The exotically dressed, special guest Sugarmill Slim was such a treat. His harmonica playing is superb, and he can channel all the greats such as Little Walter and Paul Butterfield. He brought new life to Colin James “Just a Little Love” originally released in 2015 and combined with James great slide guitar and sing-along chorus, it brought out smiles from all in attendance. The two of them really shined on a take on Muddy Waters “One More Mile” that was featured on Colin James 2018 Miles to Go release. James and Slim were trading licks for what seemed like an eternity, and obviously were in awe of their respective talents. You could tell by the looks on their faces.  James “Man’s Gotta Be a Stone” a very ZZ Top-style Texas boogie, brought out yet another facet of James playing. I could have listened to that song all night. My feet were tapping throughout, and the crowd as well as the band, seemed to be enjoying every second.

Colin James went back to his 1988 debut LP for a cover of Morgan Davis’ “Why’d You Lie,” a slow blues number that spotlighted not only his lovely white Fender Stratocaster’s clean tone, but his spectacular bluesy crooning. This was also evident during his performance of “That’s Why I’m Crying,” originally done by the great Koko Taylor, which was absolutely breathtaking in its smooth groove. James truly can be spellbinding in his flawless delivery. He never seems to hit a bad note. The assembled crowd roared its approval at the song’s end.

James dipped into his soul-influences in the song “Freedom” that he explained he originally recorded with guitarist Waddy Wachtel and vocalist Mavis Staples, that had a classic Stax soulful and gospel sound that was punctuated by James’ brilliant guitar breaks, and was yet another side of the styles that James possesses.

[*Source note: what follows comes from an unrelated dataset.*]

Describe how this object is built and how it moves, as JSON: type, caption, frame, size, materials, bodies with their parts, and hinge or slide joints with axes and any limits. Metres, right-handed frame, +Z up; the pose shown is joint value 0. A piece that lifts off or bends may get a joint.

He also played “Protection” from his forthcoming new release, which was written and performed by singer and songwriter Lucinda Williams in 2015. This number is a straight-ahead statement song with a great chorus, and James added the perfect amount of his own flair to it.

The familiar opening riff to the Fleetwood Mac classic “Oh Well” opened up quite a few eyes, and Colin James and his band produced a bang-up version of this seasoned rocker. Second guitarist Chris Caddell and his Fender Stratocaster complimented James’ Gibson Les Paul perfectly, with James making ample use of his wah-wah pedal, his crunchy tone gave this song some added balls.

Another number from Open Road entitled “There’s A Fire” is a classic Colin James song. Very T-Bone Walker in its winding, sleepy blues, accompanied by his pleading vocals just made you close your eyes and magically transform yourself inside a southern blues joint. During this number, James hopped off the stage, and walked around the Peppermint Club floor, like the great Buddy Guy used to do. Naturally, the crowd went wild as James stood face to face with adoring audience.

Yet another highlight of the evening was the instrumental “Speechless,” which was dedicated to the memories of the late Stevie Ray Vaughan and Jeff Healey. James channeled their respective guitar tones with a dreamy, soaring performance that originally appeared on his 1995 Bad Habits release. An emotional song for sure, and it was well received by his loyal fans. Sugarmill Slim then rejoined the band for a smokin’ version of Otis Rush’s “If You Were Mine” that closed the set.

After the band briefly left the stage, Colin James appeared for an encore, donning an acoustic guitar for a touching version of the Van Morrison classic, “Into the Mystic,” a song he recorded on his 2005 album entitled Limelight. It was a lovely performance, and spotlighted yet another side of Colin James many talents, this one as an acoustic pop singer.

James thanked his fans for coming. I can honestly say that he made some new fans this evening. After the show, he told me that he would like to have more of a presence in California, so he’ll be returning again after the release of his new album. I look forward to that and I am so glad that I got a chance to see him in a venue that was so personal.

The staff and especially the security at the Peppermint Club were outstanding and gracious all evening. That is something I have not given props to in quite a while. Performance venues around the world, take note. Treat your customers well.